Das Magazin berichtet, Kim habe sich dazu entschlossen ein Kind aus Armenien adoptieren. Man kann also gespannt sein, ob der Reality-Star bald verkündet endlich Mutter geworden zu sein. Wir freuen uns, dass sich die 30-Jährige durch ihre gescheiterte Ehe nicht von ihrem Traum hat abbringen lassen. Mal sehen, wann sich Kim selbst zu diesem Thema äußert und ob wir ihr tatsächlich zu ihrer neuen kleinen Familie gratulieren können.

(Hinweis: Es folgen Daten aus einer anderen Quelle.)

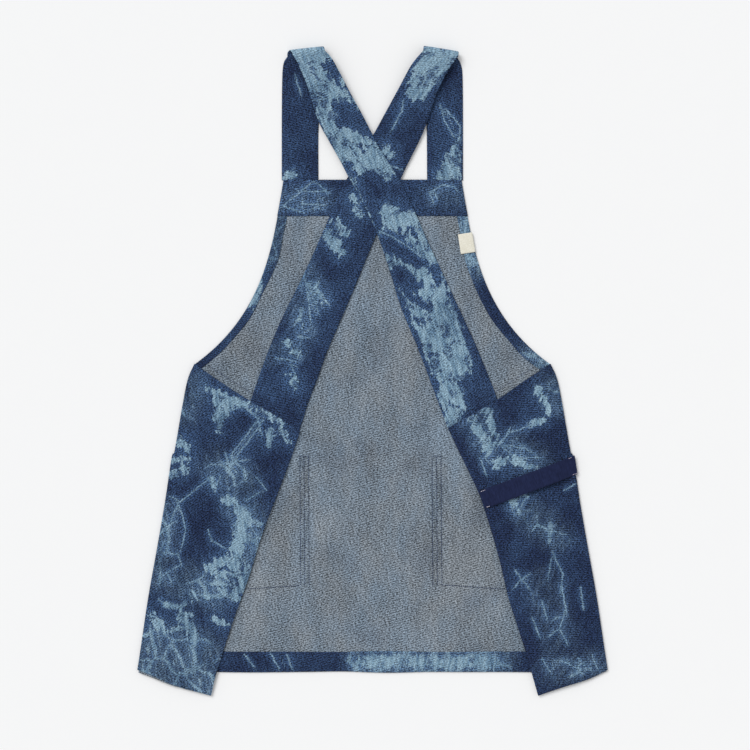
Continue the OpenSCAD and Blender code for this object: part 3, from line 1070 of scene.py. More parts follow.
WING = {
    -1: pale(10, 0.45, ((-248, -20), (-262, -60)))
    + light(14, ((-208, -44), (-212, -62), (-214, -80)), narrow=4)
    + light(3.5, ((-232, -24), (-200, -38), (-172, -50)), ((-172, -50), (-126, -73)))
    + dark(2, ((-172, -53), (-126, -76)))
    + vein(1.0, ((-200, -56), (-181, -49), (-160, -66)), ((-157, -64), (-176, -90), (-198, -118)),
           ((-152, -68), (-170, -94), (-191, -120)), ((-160, -68), (-154, -92)))
    + light(6, ((-143, -86), (-145, -104)), narrow=2) + light(5, ((-130, -82), (-115, -100)), narrow=1.5)
    + light(5, ((-273, -94), (-258, -111))) + light(3, ((-279, -125), (-259, -122)))
    + light(4.5, ((-280, -146), (-262, -137)))
    + vein(1.0, ((-214, -131), (-202, -127), (-174, -124)), ((-202, -127), (-206, -112)),
           ((-228, -147), (-219, -164)),
           ((-212, -146), (-218, -160)), ((-202, -127), (-190, -142)))
    + light(3, ((-226, -150), (-220, -163))) + pale(20, 0.42, ((-215, -135), (-185, -150), (-182, -188)))
    + vein(1.0, ((-228, -150), (-269, -183), (-286, -173)), ((-272, -185), (-265, -203), (-261, -223),
           (-268, -251)),
           ((-272, -186), (-286, -220), (-283, -237)), ((-163, -147), (-146, -169)), ((-157, -169),
           (-180, -183)),
           ((-230, -220), (-225, -237), (-205, -248)), ((-174, -214), (-158, -236)), ((-180, -236),
           (-160, -253)))
    + light(7, ((-202, -181), (-180, -203), (-185, -228), (-192, -268)), narrow=12)
    + pale(16, 0.62, ((-172, -200), (-168, -250))) + dark(14, ((-217, -222), (-209, -232)))
    + vein(1.0, ((-297, -253), (-272, -256), (-267, -270), (-286, -281), (-300, -290)), ((-286, -281),
           (-280, -300)),
           ((-290, -236), (-297, -253)), ((-300, -318), (-286, -330)))
    + light(6, ((-226, -276), (-202, -259)), narrow=5) + pale(22, 0.5, ((-262, -296), (-222, -306)))
    + light(5, ((-176, -284), (-224, -284)), ((-180, -300), (-232, -295)), ((-185, -320),
           (-216, -306)), narrow=2)
    + light(12, ((-176, -286), (-190, -312)), narrow=6) + light(5, ((-238, -314), (-232, -317)))
    + light(3.5, ((-289, -329), (-267, -329), (-252, -312)), ((-267, -329), (-272, -360), (-289, -365),
           (-300, -348)))
    + light(8, ((-262, -343), (-248, -376)), narrow=5) + light(4, ((-219, -346), (-199, -357)), narrow=2)
    + light(5, ((-308, -340), (-300, -356))) + dark(11, ((-287, -340), (-283, -352)))
    + dark(12, ((-232, -356), (-228, -372)))
    + pale(26, 0.52, ((-300, -388), (-240, -395))) + pale(24, 0.62, ((-308, -420), (-225, -435)))
    + pale(12, 0.52, ((-292, -196), (-296, -290))),
    1: light(5, ((230, -26), (239, -38), (246, -56)), narrow=2.5) + pale(10, 0.45, ((250, -18), (258, -44)))
    + light(5.5, ((160, -54), (167, -80), (176, -98)), narrow=3)
    + light(5, ((141, -68), (150, -90), (162, -106)), narrow=9)
    + light(6, ((160, -106), (177, -101)), narrow=2) + pale(12, 0.4, ((146, -76), (160, -112)))
    + vein(1.0, ((178, -100), (190, -87), (234, -71)), ((178, -103), (196, -118), (222, -134)),
           ((183, -103), (213, -108), (230, -118)), ((186, -92), (192, -80)), ((267, -167), (286, -157)))
    + light(4, ((222, -74), (240, -68)), narrow=3)
    + light(6, ((174, -128), (197, -124), (224, -134)), narrow=4)
    + dark(3, ((202, -132), (204, -134))) + pale(16, 0.4, ((196, -106), (226, -124)))
    + light(4, ((194, -178), (203, -196)), narrow=2) + light(3, ((190, -172), (216, -176)), narrow=1.5)
    + vein(0.9, ((216, -174), (206, -192)), ((190, -176), (196, -196)))
    + pale(15, 0.42, ((214, -196), (256, -230)))
    + vein(1.0, ((199, -278), (208, -290), (220, -306)), ((208, -290), (222, -282)), ((208, -290),
           (198, -302)))
    + vein(0.8, ((270, -330), (262, -360), (276, -390)), ((262, -360), (244, -372)), ((236, -400),
           (250, -424)),
           ((286, -400), (300, -418)), ((250, -250), (266, -284), (262, -310)), ((150, -120), (160, -150)))
    + vein(0.55, ((236, -318), (245, -352)), ((264, -296), (271, -338)), ((222, -342), (236, -378)),
           ((290, -300), (296, -340)), ((250, -262), (243, -300)))
    + vein(1.0, ((262, -404), (284, -414), (300, -404)), ((284, -414), (296, -426)), ((306, -396),
           (316, -420)))
    + pale(20, 0.26, ((240, -300), (262, -380))) + pale(18, 0.38, ((256, -414), (312, -414))),
}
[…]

Die letzten Bilder gibts hier:
http://www.celebboard.net/internati...ont-presentation-new-york-30-04-2012-20x.html


----------



## Chamser81 (3 Mai 2012)

Das auch amerikanische Kinder sich nach Liebe und Geborgenheit sehnen, scheint diesen Stars egal zu sein! Die sind wahrscheinlich nicht "in" genug also adoptiert man einfach mal so ein Kind aus einer fremden Kultur! 

Außerdem behält man durch Adoption ja auch die Figur!


----------



## comatron (3 Mai 2012)

Wird langsam zur Modeerscheinung. Ob ihr schon jemand den Unterschied zwischen Kind und Haustier bzw. Plüschteddy erklärt hat ?


----------